For the rest, the Egyptian demonstrations, prematurely billed a revolution, were perhaps doomed to failure from the outset. They hardly needed an American media cabal—or calculated American pessimism—to sap their momentum and bring them down. To a great extent, revolutions succeed when the repressive regimes they seek to dismantle begin opening up and liberalizing, long before any sort of rebellions begin taking shape. This was perhaps the case with Tunisia!

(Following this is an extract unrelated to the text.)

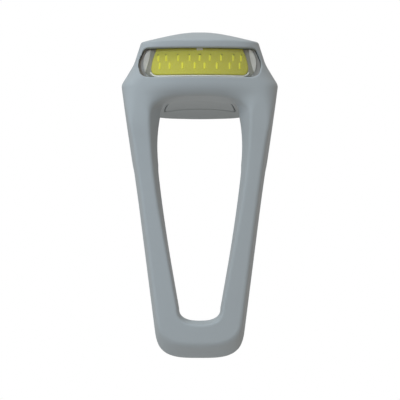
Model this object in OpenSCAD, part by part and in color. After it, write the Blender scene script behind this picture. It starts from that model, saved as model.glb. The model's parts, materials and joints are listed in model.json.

This was certainly the case with the French Revolution of 1789, the 1917 Russian Revolution, the 1979 Iranian Revolution, and certainly the 1989 Eastern Bloc Revolutions that dismantled the Soviet order—the upheavals to which today’s Egyptian and Tunisian uprisings are being wrongly compared.

Studying Latin for four years might give one access to a Virgil or a Livy, not to the streets of modern Naples or Milan. Similarly, studying Arabic for four years might give access to al-Jazeera but hardly to the streets of Damascus or Cairo. It is depressingly frustrating to watch (well-meaning) US correspondents attempt to translate, by way of their stilted textual Arabic, the raw emotions of young Egyptians shouting years of pent up frustrations in primal vernacular languages. In that sense, al-Jazeera is justified in complaining of America’s “superficial” coverage and understanding of the Middle East. But to complain of some American cabal, or a journalistic “pessimism” meant to snuff out Egypt’s democracy flame not only misses the whole point, and the very role of journalism; it distorts the reality of American reporting, which, albeit imperfect, has been remarkably sympathetic to Egypt’s travails, and to the Egyptians' freedom march.